Well, as you can imagine, my legs turned to rubber once I was at a safe distance. I almost collapsed on the ground with all the adrenaline flooding through my veins. The thought of being clapped into some anonymous jail in Tijuana, waiting for Franco, or one of his henchmen, to show up, was not at all my idea of a good time. I knew I had narrowly escaped this ugly possibility.

I meekly picked up my luggage, and headed for the Greyhound station to buy a ticket to get up to Los Angeles, where my father lived. It was a long, hot, uncomfortable ride. I arrived at my father’s house late in the day, unbeknownst to him. No one was home.
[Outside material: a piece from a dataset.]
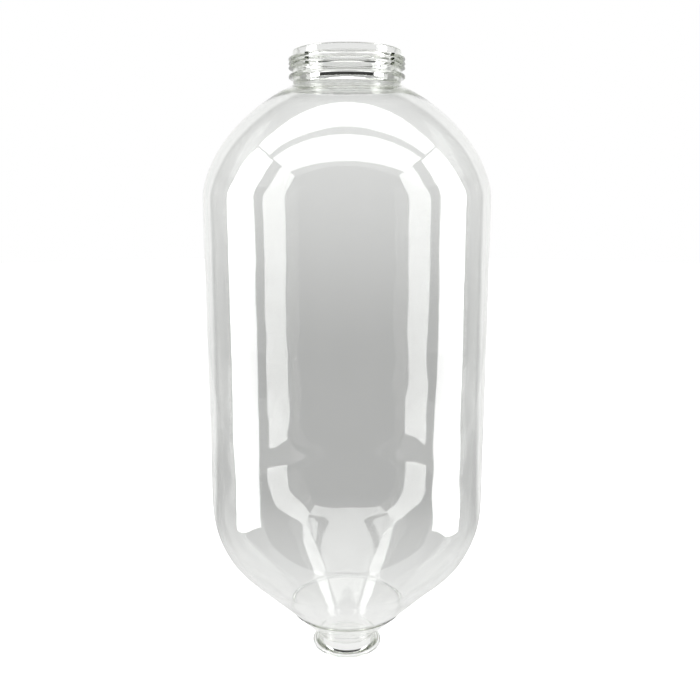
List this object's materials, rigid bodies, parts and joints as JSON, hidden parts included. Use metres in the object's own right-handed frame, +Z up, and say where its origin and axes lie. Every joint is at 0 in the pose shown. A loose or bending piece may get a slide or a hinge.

I hid my suitcase behind a bush on his property, and walked, physically and emotionally exhausted, into the village to get some dinner.

I found a lovely little natural foods restaurant and ordered some soup and bread — that’s pretty much all I had money for. The owner came out to chat with me, as it was so late and the place was empty. He asked me about my day and I unravelled my colourful story piece by piece. He was utterly fascinated, and brought out a bottle of champagne and a full dinner on the house, saying that was the best story he’d heard in a very very long time! I was so grateful.

Thus ended my wild stint in the circus. Suddenly running away to the circus, performing, making wonderful friends, learning magic tricks and just as suddenly running away from the circus, was one of the greatest adventures of my life so far. The moral of this story I guess, if indeed there is one, is to seize the day… trust your gut, and take those serendipitous opportunities. You never know where you’ll end up. Bon voyage!